Отправляюсь к складу, где находятся мои остальные товарищи, которые призывались вместе со мной и были ранены при бомбежке 23 апреля. Этим парням посчастливилось получить ранения и избежать смерти и тех испытаний, что выпали на нашу долю. За их участие в обороне казарм под началом унтер-офицера Ритна им было в качестве награды доверено охранять склады, и тем самым они получили возможность немного подкормиться. Кроме того, они были избавлены от придирок ротного обер-фельдфебеля и прочего начальства.

Вегнер приносит мне смазку. Я разбираю пистолет, начинаю его чистить и смазывать. Затем мы делаем по выстрелу в воздух, каждый из своего пистолета. Раньше за подобное самовольство, рассказали старые солдаты, нам пришлось бы дня три «прохлаждаться» на гауптвахте. Должно быть, это были счастливые времена, потому что тогда не было войны. Я бы предпочел гауптвахту, лишь бы любую стрельбу запретили полностью.

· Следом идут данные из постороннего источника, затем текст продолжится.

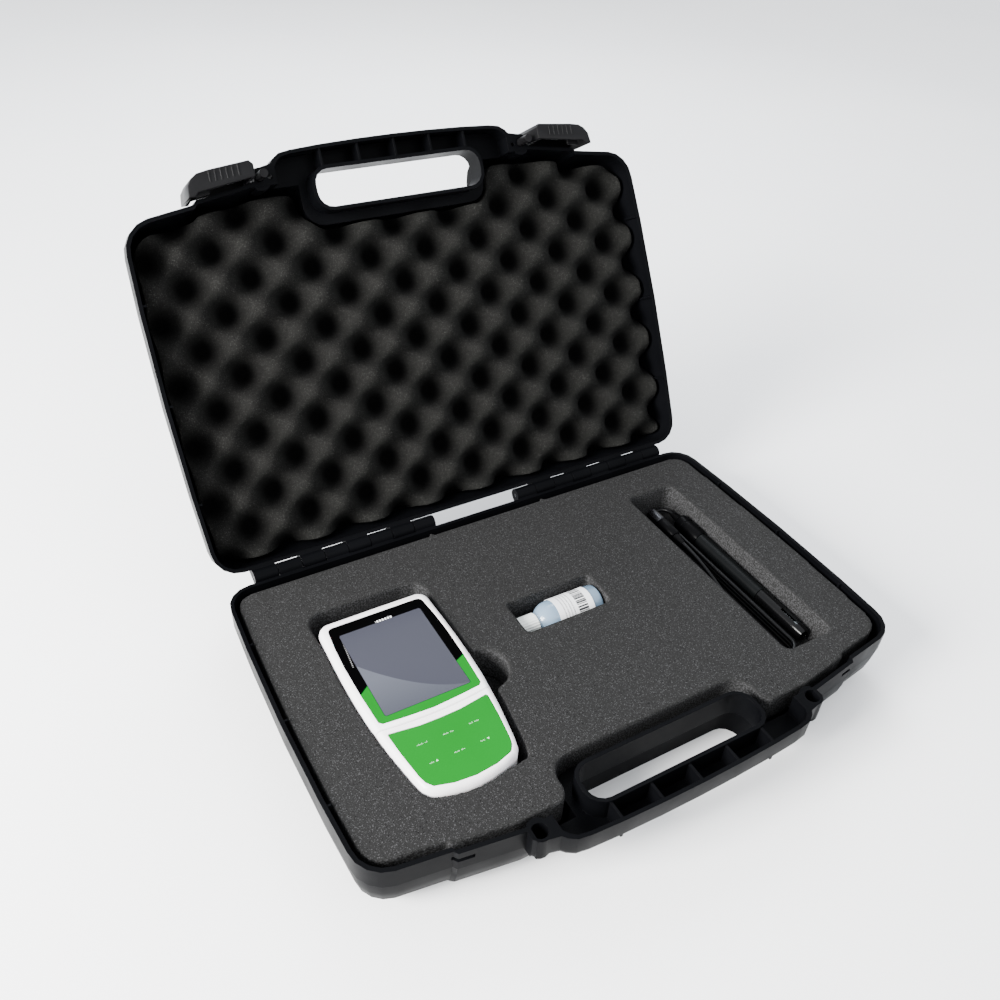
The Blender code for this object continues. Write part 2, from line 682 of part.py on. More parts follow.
def meter_back(frame, mat):
    outline = meter_outline()
    levels = ((0.0, -PARTING), (0.3, -6.0), (1.2, -11.0), (3.4, -15.5), (5.8, -18.0), (8.0, METER_BACK))
    back = loft("meter_back_case", [raised(inward(outline, d), z) for d, z in levels], frame, mat)
    steps = ((METER_WALL, 2.0), (METER_WALL + 0.3, -6.0), (3.6, -10.5), (5.8, -13.8), (8.6, -15.6))
    cut(back, loft("meter_back_hollow", [raised(inward(outline, d), z) for d, z in steps], frame))
    walls = [(-23.0, 23.0, -68.4, -66.9, -16.4, -1.2), (-23.0, 23.0, -10.6, -9.1, -16.4, -1.2)]
    join(back, boxes("meter_back_battery_walls", walls, frame))
    cut(back, boxes("meter_back_track", [(-24.2, 24.2, -95.0, -10.0, -22.0, -17.2)], frame))
    cut(back, boxes("meter_back_battery_door", [(-22.6, 22.6, -66.5, -11.0, -18.0, -14.0)], frame))
    bosses = [(3.6, (x, y, -16.6), 15.7, "Z") for x, y in SCREW_PLACES]
    join(back, cylinders("meter_back_bosses", bosses, frame, sides=16))
    heads = [(2.7, (x, y, -24.0), 9.6, "Z") for x, y in SCREW_PLACES]
    cut(back, cylinders("meter_back_heads", heads, frame, sides=16))
    holes = [(1.5, (x, y, -16.0), 17.0, "Z") for x, y in SCREW_PLACES]
    cut(back, cylinders("meter_back_holes", holes, frame, sides=12))
    cut(back, cylinders("meter_back_socket_hole", [(6.8, (0.0, 72.0, -8.6), 20.0, "Y")], frame, sides=24))
    return back


def meter(frame, mats):
    """Every piece of the handheld meter."""
    meter_front(frame, mats["white"])
    meter_back(frame, mats["white"])
    outline = meter_outline()
    seal = prism("case_seal", inward(outline, 0.5), -0.3, 0.3, frame, mats["rubber"])
    cut(seal, prism("case_seal_inside", inward(outline, 2.2), -2.0, 2.0, frame))

    panel = prism("display_panel", inward(panel_outline(), 0.3), PANEL_BOTTOM, PANEL_TOP, frame, mats["panel"])
    cut(panel, prism("display_panel_hole", rounded_box(32.0, -12.7, 67.9, 1.8), 8.0, 13.0, frame))
    window = rounded_box(31.7, -12.4, 67.6, 1.5)
    prism("display_window", window, PANEL_BOTTOM, PANEL_TOP, frame, mats["window"])
    boxes("display_module", [(-33.6, 33.6, -14.0, 70.0, 3.0, 7.4)], frame, mats["display"], bevel=0.4)

    board = prism("main_board", inward(outline, 4.2), 0.8, 2.4, frame, mats["board"])
    clear = [(4.1, (x, y, -1.0), 5.0, "Z") for x, y in SCREW_PLACES]
    cut(board, cylinders("main_board_holes", clear, frame, sides=16))

    pad = prism("keypad_overlay", inward(keypad_outline(), 0.3), PANEL_BOTTOM, PANEL_TOP, frame, mats["green"])
    half_x, half_y = KEY_SIZE[0] / 2, KEY_SIZE[1] / 2
    holes = []
    for column, x in enumerate(KEY_COLUMNS):
        for row, y in enumerate(KEY_ROWS):
            holes.append((x - half_x - 0.3, x + half_x + 0.3, y - half_y - 0.3, y + half_y + 0.3, 8.0, 13.0))
            cap = (x - half_x, x + half_x, y - half_y, y + half_y, 9.75, PANEL_TOP)
            key = boxes(key_name(column, row), [cap], frame, mats["green"], bevel=0.25)
            stem = cylinders(key.name + "_stem", [(2.2, (x, y, 3.1), 7.0, "Z")], frame, sides=12)
            join(key, stem)
    cut(pad, boxes("keypad_overlay_holes", holes, frame))

    cover = boxes("battery_cover", [(-23.9, 23.9, -73.0, -10.3, -18.9, -17.5)], frame, mats["white"], bevel=0.3)
    grooves = [(-9.0, 9.0, -68.0 + 3.0 * k, -67.0 + 3.0 * k, -20.0, -18.5) for k in range(5)]
    cut(cover, boxes("battery_cover_grip", grooves, frame))

    profile = [(0.0, 25.2), (2.7, 25.2), (2.7, 24.0), (6.6, 24.0), (7.05, 23.5), (7.05, -24.6), (6.6, -25.0)]
    for k in range(3):
        place = (BATTERY_PITCH * (k - 1), -38.75, -7.6)
        cell = turned("battery_%d" % (k + 1), profile + [(0.0, -25.0)], frame, mats["battery"], place, "Y", 20)
        if k == 1:
            cell.rotation_euler = Matrix.Rotation(math.pi / 2, 4, "X").to_euler()
    for label, y0, y1 in (("foot", -66.4, -65.9), ("head", -11.6, -11.1)):
        boxes("battery_contact_" + label, [(-21.0, 21.0, y0, y1, -13.6, -1.6)], frame, mats["steel"])

    for k, (x, y) in enumerate(SCREW_PLACES):
        screw = cylinders("case_screw_%d" % (k + 1), [(2.3, (x, y, -16.4), 1.6, "Z")], frame, mats["steel"], sides=16)
        join(screw, cylinders(screw.name + "_shank", [(1.2, (x, y, -15.2), 20.6, "Z")], frame, sides=10))
        cut(screw, boxes(screw.name + "_slot", [(x - 1.7, x + 1.7, y - 0.35, y + 0.35, -17.4, -15.7)], frame))

    profile = [(4.4, 8.0), (6.0, 8.0), (6.4, 7.6), (6.4, -4.0), (0.0, -4.0), (0.0, 0.5), (4.4, 0.5)]
    socket = turned("probe_socket", profile, frame, mats["black"], (0.0, 80.0, -8.6), "Y", 24)
    close_profile(socket)


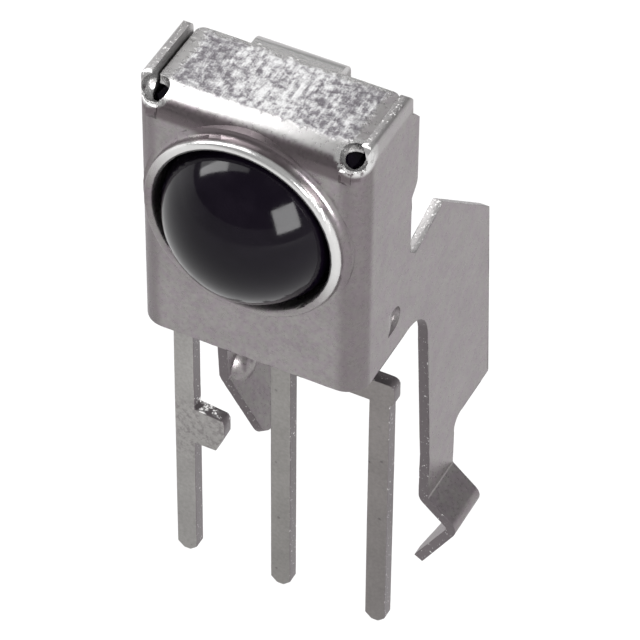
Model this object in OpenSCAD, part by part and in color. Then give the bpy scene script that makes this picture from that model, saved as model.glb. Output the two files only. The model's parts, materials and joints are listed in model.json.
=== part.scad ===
// Infrared receiver module: a black lens moulding on three leads, held in a folded shield case.
// Origin: middle of the lead row, on the face of the circuit board. +Z up, the lens looks along -Y.

/* [Shield case] */
// Thickness of the tinned steel sheet
sheet_t = 0.25; // [0.2:0.01:0.3]
// Width of the case across its side panels
case_w = 5.62; // [5.5:0.02:6.2]
// Height of the case from its lower edge to the top flap
case_h = 6.95; // [6.8:0.05:7.6]
// Outside radius of the two upright front bends
side_bend_r = 0.6; // [0.45:0.05:0.7]
// Outside radius of the bend between front and top flap
top_bend_r = 0.65; // [0.5:0.05:0.7]
// Height of the side panels above the top flap
side_rise = 0.22; // [0.1:0.01:0.5]
// Front face to the rear edge of the side panels
side_d = 2.47; // [2.3:0.01:2.7]
// Slit between the top flap and each side panel
flap_slit = 0.08; // [0.06:0.01:0.2]
// Front face to the rear edge of the side panels' raised crest
crest_d = 2.4; // [2.2:0.01:2.46]
// Radius of the crest's rear corner
crest_r = 0.2; // [0.05:0.01:0.22]
// Radius of the crest's front corner
brow_r = 0.28; // [0.1:0.02:0.3]
// Radius that shearing left on the crest's outer edge
roll_r = 0.15; // [0.05:0.01:0.2]
// Front face to the rear edge of the top flap
flap_d = 2.52; // [2.4:0.01:2.7]
// Radius of the flap's rear corners
flap_corner_r = 0.2; // [0.1:0.01:0.3]
// Diameter of the round relief in each upper front corner
relief_d = 0.66; // [0.5:0.02:0.7]
// Distance of the relief's centre from the front and the side
relief_in = 0.39; // [0.36:0.01:0.5]

/* [Retaining tabs] */
// Straight run of the tabs behind the panels before they fold
tab_run = 0.2; // [0.05:0.01:0.3]
// Outside radius of the tab folds behind the moulding
tab_bend_r = 0.35; // [0.3:0.01:0.45]
// Width of the tab folded down from the flap
flap_tab_w = 2.2; // [1.5:0.05:2.4]
// Lens axis to the middle of the flap tab, toward the left
flap_tab_x = 0.1; // [0:0.02:0.2]
// Reach of the flap tab below its fold
flap_tab_l = 0.85; // [0.5:0.05:1.2]
// Height of the two side tabs
side_tab_h = 2.5; // [2:0.05:2.6]
// Top of the flap down to the upper edge of the side tabs
side_tab_drop = 0.38; // [0.36:0.02:0.7]
// Slope cut across the upper and lower ends of the side tabs
side_tab_ramp = 0.6; // [0.3:0.05:0.8]
// Reach of the side tabs inward from their fold
side_tab_l = 0.55; // [0.3:0.05:0.8]

/* [Collar] */
// Lower edge of the case up to the lens axis
lens_z = 4.18; // [4:0.02:4.3]
// Inside radius of the collar round the lens
collar_r = 2.17; // [2.14:0.01:2.2]
// Height of the collar in front of the panel
collar_h = 0.36; // [0.3:0.02:0.5]
// Radius of the hollow between collar and panel
collar_root_r = 0.16; // [0.08:0.01:0.18]

/* [Wings and legs] */
// Front face to the rear end of the wings at the board
wing_d = 7.1; // [6.5:0.05:7.6]
// Lean of the wing's rear edge: how much further forward its upper end is
wing_lean = 0.36; // [0:0.02:0.5]
// Front face to the bottom of the notch between side panel and wing
wing_root_d = 2.75; // [2.72:0.01:3]
// Lower edge of the case up to the bottom of that notch
wing_root = 2.15; // [1.8:0.05:2.3]
// Lower edge of the case up to the wing's peak
wing_peak = 2.58; // [2.2:0.02:2.8]
// Front face to the wing's peak
wing_peak_d = 4.15; // [3.5:0.05:4.6]
// Lower edge of the case up to the foot of the wing's slanted edge
wing_drop = 0.28; // [0:0.02:1]
// Lower edge of the case down to the board, where the wings stand
stand_h = 5.45; // [4.5:0.05:6]
// Front face to the front edge of the legs
leg_d = 3.86; // [3.6:0.02:4]
// Lean of the leg's front edge: how much further forward its upper end is
leg_lean = 0.32; // [0:0.02:0.4]
// Width of each leg at the board
leg_w = 1.37; // [1.2:0.01:1.5]
// Radius of the notch between side panel and leg
notch_r = 1.1; // [0.6:0.05:1.2]
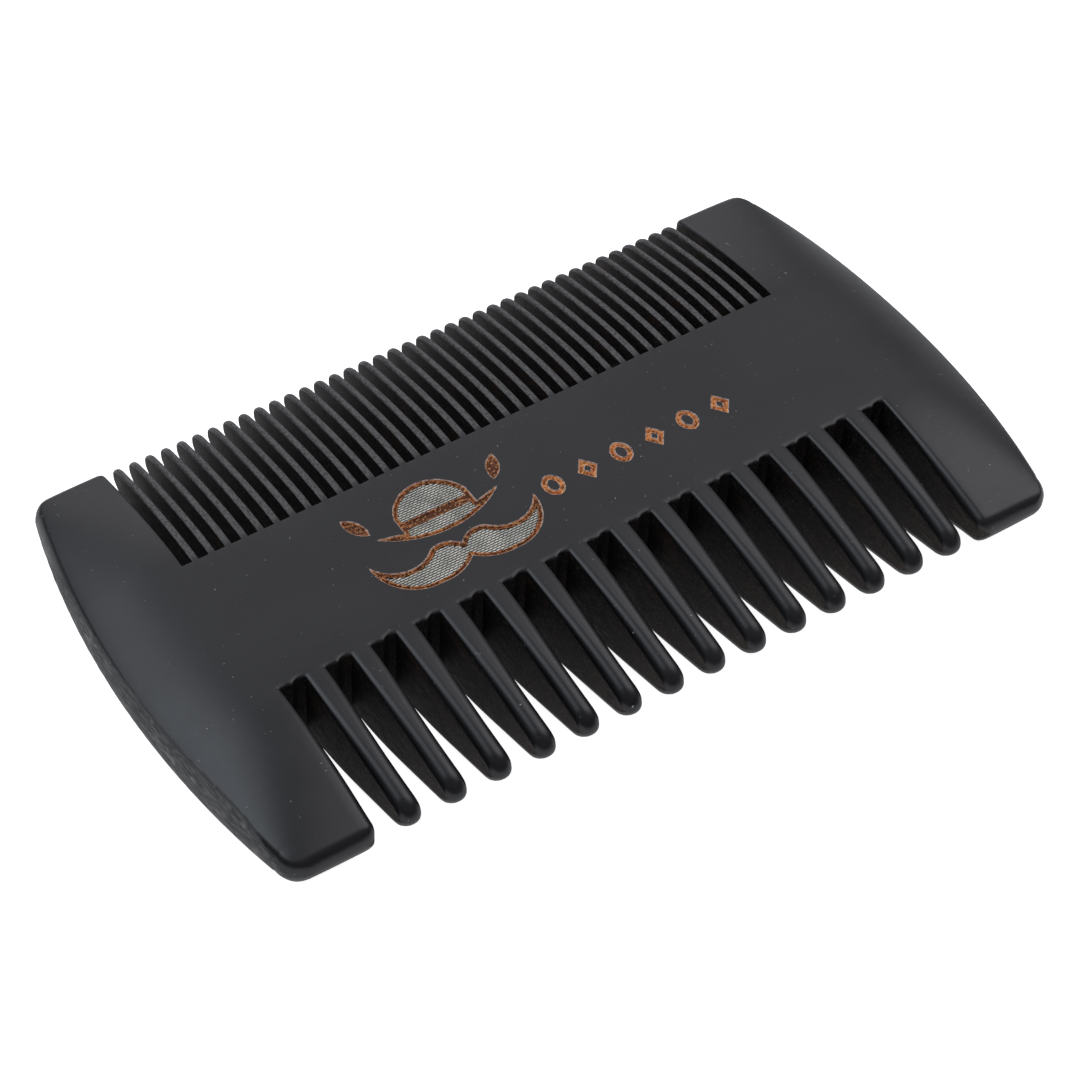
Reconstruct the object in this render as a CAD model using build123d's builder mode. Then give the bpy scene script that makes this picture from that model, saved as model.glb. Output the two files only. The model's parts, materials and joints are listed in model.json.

Вестовой обер-фельдфебеля Кайзера снова пытается забрать у меня пистолет. Он говорит, что Кайзер конфискует его у меня за нарушение воинской дисциплины и за то, что он не занесен в мою расчетную книжку. Этот самый вестовой, берлинец по фамилии Айнзидель, один из тех немногих из нас, кто верит в чудо. Он всегда докладывает лейтенанту о тех из нас, кто высказывается против войны или говорит что-нибудь плохое о Гитлере. Такие наши высказывания ему очень не нравятся. К счастью, обер-фельдфебель и лейтенант, похоже, придерживаются тех же взглядов, что и мы, и хотя делают нам строгие замечания, относятся к этому, как к ненужной формальности. И еще одна особенность есть у ротного обер-фельдфебеля. Он сам не верит в успешный конец войны, но он такой «хороший солдат», что пойдет даже в ад, если получит подобный приказ начальства, и потащит нас с собой, даже зная о том, что это бессмысленно.